What’s remarkable about the outcome is that most publishers would have preferred a settlement where the song stayed on the album, and the publishers would get paid for the use of the track. But Abkco president Jody Klein told the Journal that money wasn’t the deciding factor.
“The lawsuit was not about money,” Klein said. “It was about protecting the written works of our songwriters.”
Super Porn
Television viewers in Tucson, Ariz., got more than football and Springsteen while watching the Super Bowl. They also got some skin, and we’re not talking pigskin.
Sports fans watching Larry Fitzgerald score a dramatic touchdown in the fourth quarter were probably staring at their TV screens in disbelief when the action switched from the play on the field to a play in a bedroom.
As in porn. Specifically, full-frontal male nudity.
The Arizona Republic reports only Comcast cable subscribers saw the clip. At press time, Comcast said it was investigating what the company called an “isolated, malicious act.”
However, the company still hadn’t pinpointed exactly how the porn got mixed up with the Super Bowl telecast.
Meanwhile, the cable company is offering $10 credits to any of its customers who might have felt “impacted” by the naughty scenes.
“We were, like, in shock,” said Alice Soto, who watched the game with her 11-year-old daughter and 80-year-old mother.
The clip originated on adult pay-per-view channel Shorteez, one of the adult PPVs offered by Comcast in that market.

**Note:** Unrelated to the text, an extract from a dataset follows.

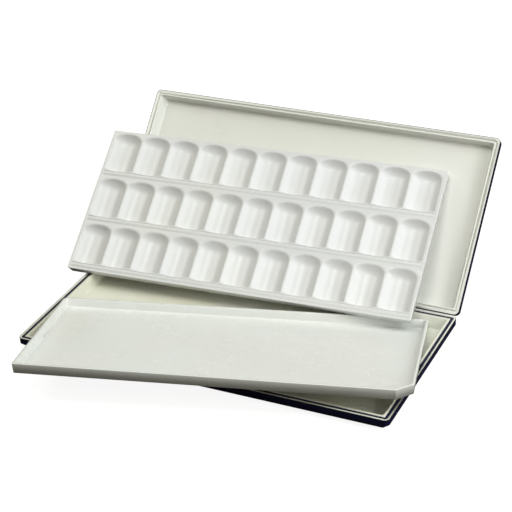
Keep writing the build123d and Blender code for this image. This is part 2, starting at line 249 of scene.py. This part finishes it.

A second clip showed about 10 seconds of end credits for another adult PPV – Club Jenna.
“The Super Bowl is a family viewing event and [Sunday] night was even more special here in Arizona as we were all cheering for the Cardinals,” a Comcast spokeswoman, Kelle Maslyn, said in a statement.
“While this credit won’t change what happened, we hope that it will demonstrate to our customers, and to the Tucson community, how seriously we are taking this situation.”
Maslyn also said the company has “some leads” it will pursue “until we come to a resolution.”